With Rouhani’s blessing, they have all placed loyalists at the helm of government-owned holding companies — all competent managers, no doubt, but hardly the fresh breed touted in the Western media.
Zanganeh has appointed Roknoddin Javadi as managing director of NIOC. He is an old-timer in the NIOC management structure and very close to the minister.
Ahmad Morad Alizadeh, chairman of Mahan Air (also subject to sanctions), has retaken his old post as MD at the government-owned National Iranian Copper Industries Company (NICICO), while remaining in charge of a Hamburg-based procurement operation.

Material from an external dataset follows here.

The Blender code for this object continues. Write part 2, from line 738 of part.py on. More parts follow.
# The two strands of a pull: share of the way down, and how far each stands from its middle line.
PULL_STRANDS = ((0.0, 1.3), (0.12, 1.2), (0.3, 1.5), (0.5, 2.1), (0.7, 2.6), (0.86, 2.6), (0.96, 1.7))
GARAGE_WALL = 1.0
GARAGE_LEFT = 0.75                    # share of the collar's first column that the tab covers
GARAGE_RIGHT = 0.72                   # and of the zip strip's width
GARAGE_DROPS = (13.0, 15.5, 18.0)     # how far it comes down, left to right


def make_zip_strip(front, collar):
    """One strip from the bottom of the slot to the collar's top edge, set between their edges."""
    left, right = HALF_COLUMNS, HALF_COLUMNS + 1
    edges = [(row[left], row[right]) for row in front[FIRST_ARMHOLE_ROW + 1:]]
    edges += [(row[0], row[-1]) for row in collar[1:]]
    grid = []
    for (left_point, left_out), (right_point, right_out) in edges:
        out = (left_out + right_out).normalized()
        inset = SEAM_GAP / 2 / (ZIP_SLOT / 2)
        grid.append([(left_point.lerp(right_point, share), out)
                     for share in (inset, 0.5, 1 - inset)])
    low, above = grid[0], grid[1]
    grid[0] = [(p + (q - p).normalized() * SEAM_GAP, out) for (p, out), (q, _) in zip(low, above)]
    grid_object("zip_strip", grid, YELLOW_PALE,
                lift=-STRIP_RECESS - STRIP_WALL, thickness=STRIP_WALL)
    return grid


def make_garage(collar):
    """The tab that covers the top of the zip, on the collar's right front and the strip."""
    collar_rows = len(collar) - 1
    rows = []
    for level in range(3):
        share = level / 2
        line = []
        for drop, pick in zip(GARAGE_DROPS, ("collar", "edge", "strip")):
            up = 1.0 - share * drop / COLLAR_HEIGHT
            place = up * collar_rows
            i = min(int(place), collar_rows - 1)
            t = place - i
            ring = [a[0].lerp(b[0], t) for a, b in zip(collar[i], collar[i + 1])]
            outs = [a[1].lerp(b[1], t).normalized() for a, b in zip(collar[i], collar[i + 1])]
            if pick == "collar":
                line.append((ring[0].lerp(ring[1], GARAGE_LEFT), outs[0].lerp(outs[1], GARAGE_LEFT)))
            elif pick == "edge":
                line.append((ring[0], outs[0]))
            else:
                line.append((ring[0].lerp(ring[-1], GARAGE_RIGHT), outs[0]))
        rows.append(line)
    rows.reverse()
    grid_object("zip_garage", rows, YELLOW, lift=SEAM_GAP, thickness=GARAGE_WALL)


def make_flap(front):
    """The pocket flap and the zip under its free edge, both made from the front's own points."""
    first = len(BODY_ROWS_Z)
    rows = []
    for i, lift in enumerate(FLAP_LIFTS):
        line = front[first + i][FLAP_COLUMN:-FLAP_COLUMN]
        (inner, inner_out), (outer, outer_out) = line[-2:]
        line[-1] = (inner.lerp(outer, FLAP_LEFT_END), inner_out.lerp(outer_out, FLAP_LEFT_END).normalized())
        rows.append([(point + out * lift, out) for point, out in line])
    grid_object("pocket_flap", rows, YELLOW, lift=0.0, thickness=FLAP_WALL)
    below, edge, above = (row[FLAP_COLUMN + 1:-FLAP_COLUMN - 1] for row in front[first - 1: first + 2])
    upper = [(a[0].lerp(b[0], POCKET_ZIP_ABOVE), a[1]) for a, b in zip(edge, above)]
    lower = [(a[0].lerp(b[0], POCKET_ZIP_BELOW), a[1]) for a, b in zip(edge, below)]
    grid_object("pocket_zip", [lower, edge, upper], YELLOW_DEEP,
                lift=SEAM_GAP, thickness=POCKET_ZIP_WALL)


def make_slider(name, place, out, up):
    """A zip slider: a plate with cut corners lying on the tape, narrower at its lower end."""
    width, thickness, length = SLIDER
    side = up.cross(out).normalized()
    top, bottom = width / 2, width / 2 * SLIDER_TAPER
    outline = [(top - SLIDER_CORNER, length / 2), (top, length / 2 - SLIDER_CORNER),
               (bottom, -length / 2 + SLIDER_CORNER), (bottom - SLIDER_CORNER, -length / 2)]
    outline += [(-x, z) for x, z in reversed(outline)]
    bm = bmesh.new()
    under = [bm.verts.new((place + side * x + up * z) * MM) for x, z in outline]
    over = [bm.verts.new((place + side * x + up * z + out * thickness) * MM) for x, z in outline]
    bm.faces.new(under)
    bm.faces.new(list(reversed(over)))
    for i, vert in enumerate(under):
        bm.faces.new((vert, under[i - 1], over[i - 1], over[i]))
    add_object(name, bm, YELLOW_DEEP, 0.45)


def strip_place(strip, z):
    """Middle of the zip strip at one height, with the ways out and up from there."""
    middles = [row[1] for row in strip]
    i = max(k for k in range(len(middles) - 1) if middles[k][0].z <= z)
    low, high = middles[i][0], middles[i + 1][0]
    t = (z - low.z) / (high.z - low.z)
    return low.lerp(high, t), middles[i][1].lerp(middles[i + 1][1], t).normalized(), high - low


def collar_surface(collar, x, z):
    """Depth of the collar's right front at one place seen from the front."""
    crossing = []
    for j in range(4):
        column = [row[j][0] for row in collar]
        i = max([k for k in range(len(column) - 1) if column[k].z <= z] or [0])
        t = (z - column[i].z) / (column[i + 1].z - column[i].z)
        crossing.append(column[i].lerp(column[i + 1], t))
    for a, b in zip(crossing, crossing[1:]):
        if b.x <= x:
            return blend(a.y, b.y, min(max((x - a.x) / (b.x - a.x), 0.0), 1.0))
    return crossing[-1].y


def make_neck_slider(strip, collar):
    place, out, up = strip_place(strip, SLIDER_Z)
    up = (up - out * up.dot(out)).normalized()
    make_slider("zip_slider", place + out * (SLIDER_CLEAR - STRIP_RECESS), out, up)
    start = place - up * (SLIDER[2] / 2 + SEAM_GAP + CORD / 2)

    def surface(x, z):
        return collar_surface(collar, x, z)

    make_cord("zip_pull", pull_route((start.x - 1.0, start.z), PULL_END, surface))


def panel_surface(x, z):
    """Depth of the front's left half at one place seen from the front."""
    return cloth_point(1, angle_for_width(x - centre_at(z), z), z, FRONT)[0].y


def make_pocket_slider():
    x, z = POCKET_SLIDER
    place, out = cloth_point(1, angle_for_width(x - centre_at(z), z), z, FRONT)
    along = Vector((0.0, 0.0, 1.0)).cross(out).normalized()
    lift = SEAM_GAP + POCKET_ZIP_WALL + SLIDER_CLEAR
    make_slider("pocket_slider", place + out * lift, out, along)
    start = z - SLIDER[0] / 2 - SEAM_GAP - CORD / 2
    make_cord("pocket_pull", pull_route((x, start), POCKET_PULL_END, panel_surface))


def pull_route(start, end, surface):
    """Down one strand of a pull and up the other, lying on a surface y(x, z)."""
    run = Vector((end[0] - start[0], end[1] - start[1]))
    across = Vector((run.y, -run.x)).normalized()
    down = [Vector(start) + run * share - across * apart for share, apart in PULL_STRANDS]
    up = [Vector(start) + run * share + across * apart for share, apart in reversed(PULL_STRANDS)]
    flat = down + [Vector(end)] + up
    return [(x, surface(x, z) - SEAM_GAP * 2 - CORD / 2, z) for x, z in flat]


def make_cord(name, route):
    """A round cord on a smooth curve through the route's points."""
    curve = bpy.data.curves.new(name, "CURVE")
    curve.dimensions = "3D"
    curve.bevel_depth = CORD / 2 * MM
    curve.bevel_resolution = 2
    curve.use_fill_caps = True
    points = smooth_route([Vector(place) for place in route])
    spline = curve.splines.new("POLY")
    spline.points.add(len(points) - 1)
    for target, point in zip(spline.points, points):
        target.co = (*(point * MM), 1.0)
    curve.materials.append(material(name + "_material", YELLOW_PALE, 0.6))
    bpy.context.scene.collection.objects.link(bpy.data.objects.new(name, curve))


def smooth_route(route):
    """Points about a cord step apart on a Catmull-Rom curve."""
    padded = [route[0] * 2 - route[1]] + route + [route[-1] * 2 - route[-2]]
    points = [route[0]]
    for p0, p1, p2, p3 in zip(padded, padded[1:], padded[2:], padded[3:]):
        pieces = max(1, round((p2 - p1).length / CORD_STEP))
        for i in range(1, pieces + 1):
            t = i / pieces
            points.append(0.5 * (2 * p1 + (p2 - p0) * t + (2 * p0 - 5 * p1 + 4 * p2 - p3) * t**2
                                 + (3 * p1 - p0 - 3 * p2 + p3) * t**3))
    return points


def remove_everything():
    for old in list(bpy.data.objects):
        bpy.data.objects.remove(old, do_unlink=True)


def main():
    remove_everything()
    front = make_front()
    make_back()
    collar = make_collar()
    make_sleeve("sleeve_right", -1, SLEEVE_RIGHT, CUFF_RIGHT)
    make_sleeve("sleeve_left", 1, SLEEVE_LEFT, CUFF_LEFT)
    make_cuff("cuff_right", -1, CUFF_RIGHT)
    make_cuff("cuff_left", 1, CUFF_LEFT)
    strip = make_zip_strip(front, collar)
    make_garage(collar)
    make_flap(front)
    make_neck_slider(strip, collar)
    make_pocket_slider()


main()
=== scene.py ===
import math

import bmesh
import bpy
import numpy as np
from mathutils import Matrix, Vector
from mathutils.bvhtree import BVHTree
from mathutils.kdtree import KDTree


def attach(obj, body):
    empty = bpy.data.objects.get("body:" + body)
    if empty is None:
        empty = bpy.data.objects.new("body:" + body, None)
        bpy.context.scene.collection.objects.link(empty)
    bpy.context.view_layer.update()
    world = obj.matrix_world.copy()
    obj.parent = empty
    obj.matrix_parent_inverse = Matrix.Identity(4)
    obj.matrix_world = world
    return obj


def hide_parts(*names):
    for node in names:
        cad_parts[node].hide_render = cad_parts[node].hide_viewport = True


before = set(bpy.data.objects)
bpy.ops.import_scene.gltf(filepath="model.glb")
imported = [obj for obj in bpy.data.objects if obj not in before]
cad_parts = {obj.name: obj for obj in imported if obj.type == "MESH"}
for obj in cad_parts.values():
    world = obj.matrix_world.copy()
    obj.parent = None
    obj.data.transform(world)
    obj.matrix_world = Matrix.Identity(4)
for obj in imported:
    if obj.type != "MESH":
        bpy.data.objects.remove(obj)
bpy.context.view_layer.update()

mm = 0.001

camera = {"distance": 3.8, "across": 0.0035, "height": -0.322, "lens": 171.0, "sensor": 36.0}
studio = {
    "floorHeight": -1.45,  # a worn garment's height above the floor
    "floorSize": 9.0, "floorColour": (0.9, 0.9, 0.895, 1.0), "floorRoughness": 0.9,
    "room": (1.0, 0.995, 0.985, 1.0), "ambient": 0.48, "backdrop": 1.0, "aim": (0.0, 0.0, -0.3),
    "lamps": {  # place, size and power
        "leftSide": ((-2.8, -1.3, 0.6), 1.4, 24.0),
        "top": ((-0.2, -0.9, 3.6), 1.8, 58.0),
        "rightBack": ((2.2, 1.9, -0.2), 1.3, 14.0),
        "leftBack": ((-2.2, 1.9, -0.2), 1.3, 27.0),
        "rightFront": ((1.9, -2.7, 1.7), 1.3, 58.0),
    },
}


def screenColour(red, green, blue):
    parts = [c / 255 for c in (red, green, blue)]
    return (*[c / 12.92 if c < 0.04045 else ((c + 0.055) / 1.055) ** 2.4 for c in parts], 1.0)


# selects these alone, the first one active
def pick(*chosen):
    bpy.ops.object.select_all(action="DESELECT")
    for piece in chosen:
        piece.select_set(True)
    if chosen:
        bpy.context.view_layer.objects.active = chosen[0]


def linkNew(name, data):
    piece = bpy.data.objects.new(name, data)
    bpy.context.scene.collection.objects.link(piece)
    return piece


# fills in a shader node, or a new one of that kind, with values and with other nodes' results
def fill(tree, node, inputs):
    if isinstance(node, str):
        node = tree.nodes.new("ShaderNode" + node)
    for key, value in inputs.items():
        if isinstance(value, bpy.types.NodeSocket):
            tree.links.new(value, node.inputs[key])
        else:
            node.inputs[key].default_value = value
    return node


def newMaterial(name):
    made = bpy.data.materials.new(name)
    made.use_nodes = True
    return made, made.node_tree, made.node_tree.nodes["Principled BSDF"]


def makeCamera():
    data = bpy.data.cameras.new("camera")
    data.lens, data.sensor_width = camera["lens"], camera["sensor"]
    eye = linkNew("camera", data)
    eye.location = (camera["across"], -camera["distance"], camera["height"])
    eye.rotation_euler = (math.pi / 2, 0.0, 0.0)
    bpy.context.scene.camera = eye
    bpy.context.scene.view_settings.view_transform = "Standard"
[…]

Mir Ali Ashraf Pouri Hosseini, the new chairman of the Iranian Privatisation Organisation, served in the same post in the waning days of Khatami’s presidency.
Mehdi Karbasian, the new deputy minister for industries and mines and newly-appointed chairman of IMIDRO, the Iranian Mines and Mining Industries Development Renovation Organisation, shares a similar story. Karbasian’s CV not only exudes experience and competence, it exemplifies the entire Rouhani administration as a group of veteran revolutionary insiders.

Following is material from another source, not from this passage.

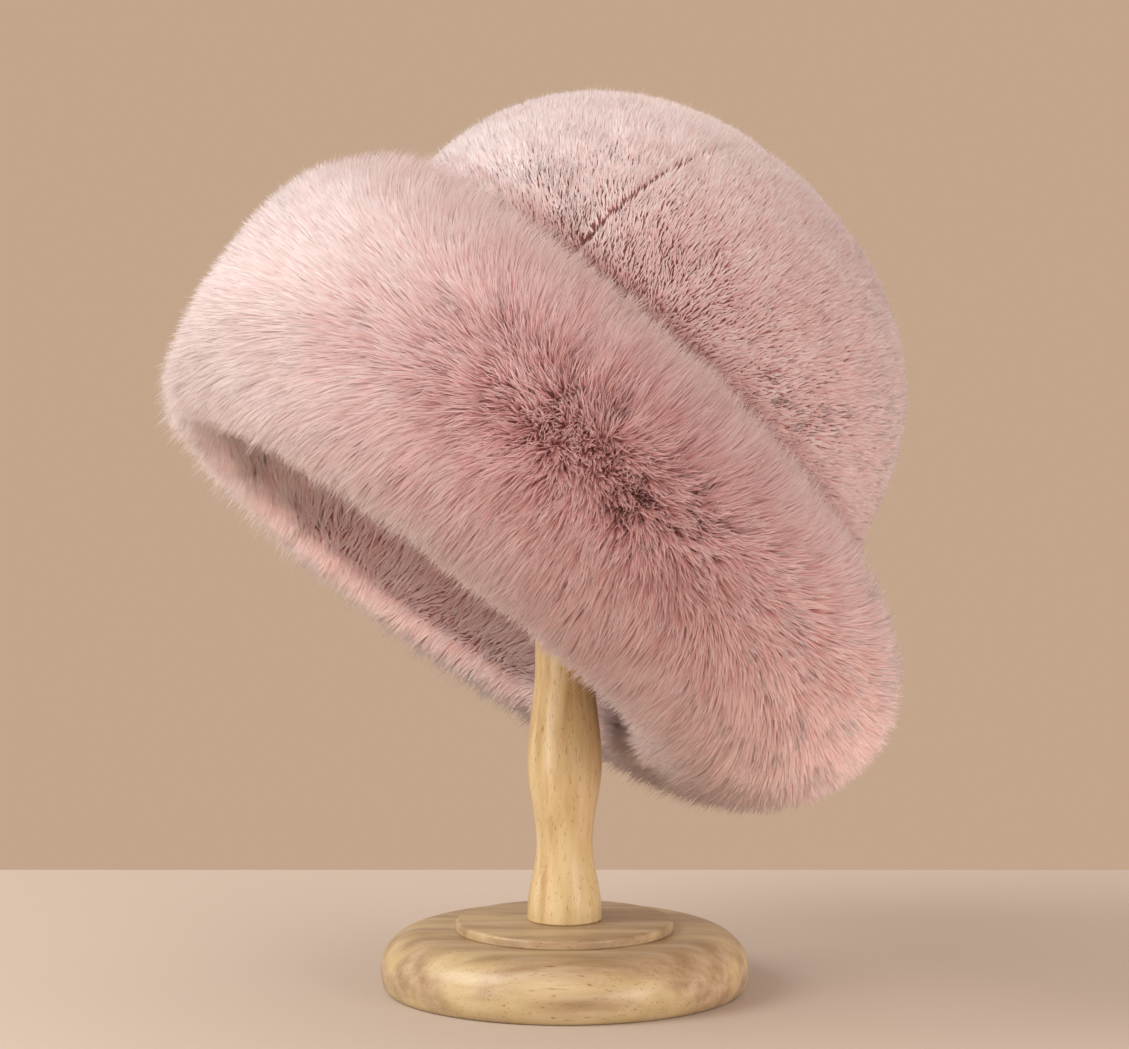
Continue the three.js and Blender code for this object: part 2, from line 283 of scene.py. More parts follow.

Karbasian has sat on the board of dozens of Iranian government-owned companies, including many entities subject to sanctions, such as IRISL—Iran’s shipping lines — and IFIC — Iran’s Foreign Investment Company. He spent his youthful revolutionary years between the battlefield and government management at the Foundation of the Oppressed, a multimillion-dollar economic empire. In the 1990s, under Rafsanjani and Khatami, he occupied many positions of influence in the oil industry, banking, and government.
Alongside new appointments, there are holdovers to confirm that Iran’s oligarchs are in full control of the ship of state. While Alizadeh’s predecessor, Nematollah Postindouz, left behind a trail of corruption charges, the chairman of the Foundation of the Oppressed, Mohammad Forounzadeh, has not been replaced. That may have less to do with moderate credentials, and more with the fact that he is agreeable to all Iranian power centres — he was chief of staff of the Revolutionary Guards in the 1980s and later succeeded Torkan as Rafsanjani’s minister of defence from 1993 to 1997.
Rouhani is not a harbinger of change — if anything he represents the resilience of Iran’s revolutionary elites and their resolve to preserve their grip on power.